Para mim um escritor maldito é:
a) O que escreve mal. Logo e com mais propriedade lhe devíamos chamar escritor melescrito. Mas escrever mal tem vários sentidos. Pode ser, por exemplo, escrever em demais, isto é, com punhos de renda, prosa muito burilada, versos esotéricos, academismos de uma figa. O principal é que ele escreva como quer e seja parecido com o que escreve. Escrita exacta, única, original, a expressão duma personalidade, o panorama duma vida. É isto tão dificil entre nós, que poucamente e a medo, envergonhado das minhas faltas de informação, de perspectiva humana (só uma vez sai a fronteira e foi por quinze dias), me declaro como escriba.Durante anos e anos não publiquei nada meu, publicando outros, que considerava e considero ainda com muito mais talento do que eu (exemplo: o Cesariny, o Manuel de Lima). Se há coisa que me encha de cagança é essa minha actividade de Editor, a qual excede de longe a de um Autor e lanço daqui um desafio: não pode haver nenhuma bibliotecazinha decente que não tenha lá um livro editado por mim - poesia ou teatro, cinema, ficção, ensaio.
b) O escritor dos domingos. Somos os escritores ou escribas (no meu caso) profissionais em Portugal? Dois, três? Ferreira de Castro, Mário Domingues e... O conselho mais prudente é a segunda (que ideia! a primeira) profissão, a que rende. Depois, ao serão, nos fins- de- semana, com o tempo roubado ao repouso e ao sono, ir escrevinhando. O que acontece, numa sociedade em que tudo tende cada vez mais a especializar-se, tarefas concretas que exigem preparação intensa e uma informação atenta e uma actualização permanente. Piada...nunca ouvi ninguém aconselhar um médico a que se empregassenum escritório e praticasse clínica, estudasse só nas horas vagas... a mim mo têm dito de mil maneiras, com extremos de ternura ou agressivas indigna~ções. Posso falar? os livros que há para ler, o esforço de construção literária é tão empolgante que não se pode pensar em mais nada. Ler, escrever, cair de borco na cama, arrasado. Contactar com pessoas, terras. Fazer experiências do diacho, nem todas agradáveis. Emperrar a certa altura e não saber como resolver problemas de ordem técnica. Sentir a alegria fecunda de uma ideia, de uma frase a germinar, dum título a preceito. Encontrar de súbito dúvidas resolvidas com uma leitura casual (aconteceu-me a semana passada com o Nemésio). Ter a noção de uma herarquia de valores na qual nos inscrevemos e saber admirar, dom inapreciável porque assim se aprende. Ler muito e de tudo. Como é que querem par ao escritor ou o escriba um emprego? Ou caímos naquela do Simões: Tenho tanto que escrever e não tenho tempo para ler.

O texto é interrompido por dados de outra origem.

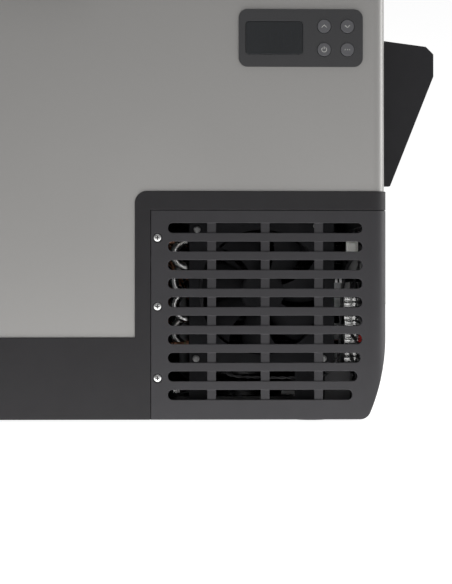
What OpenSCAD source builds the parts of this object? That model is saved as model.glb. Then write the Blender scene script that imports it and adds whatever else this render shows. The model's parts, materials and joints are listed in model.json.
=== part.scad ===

c) Os vendilhões. E estes são duas ou mais espécies: os jornalistas e os publicitários. A classe de jornalista é das mais nobres, todos o sabemos. Em Portugal se exerce também como se sabe. O que me mete horror e já por lá passei - Jesu! Jesu!Jesu!...é que o jornalista, na sua rotina, é obrigado a escrver patacoadas anóninas, a a empregar chavões, a exercitar as faculdades no que nada lhe interessa. Não que venda a consciência, mas sim (pelo menos) tempo ganhando em virtuosismo artesanl ( a muita apregoada facilidade de escrever dos jornalistas) o que perde em candura lidando com matéria difíl - as palavras, senhoras donas nossas - de que o uso imoderado corrompe a força e a frescura, a novidade. O publicitário, com a direita agitando o slogan idiota e com a canhota fazendo odes à Catarina Eufémia, deixem-me rir! E nem digo mais nada.
Eis , em breve exemplo, o que é para mim um escritor maldito. E a eles e aos que por simpatia ou querendo sangrar-me em vida, me chamam maldito nas barbas ou nas costas, daqui grito sem ira nenhuma ou rancor, como saudação amigável:
Raios os partam!
in "memorando, mirabolando", Luiz Pacheco, ed. Contraponto, 1995.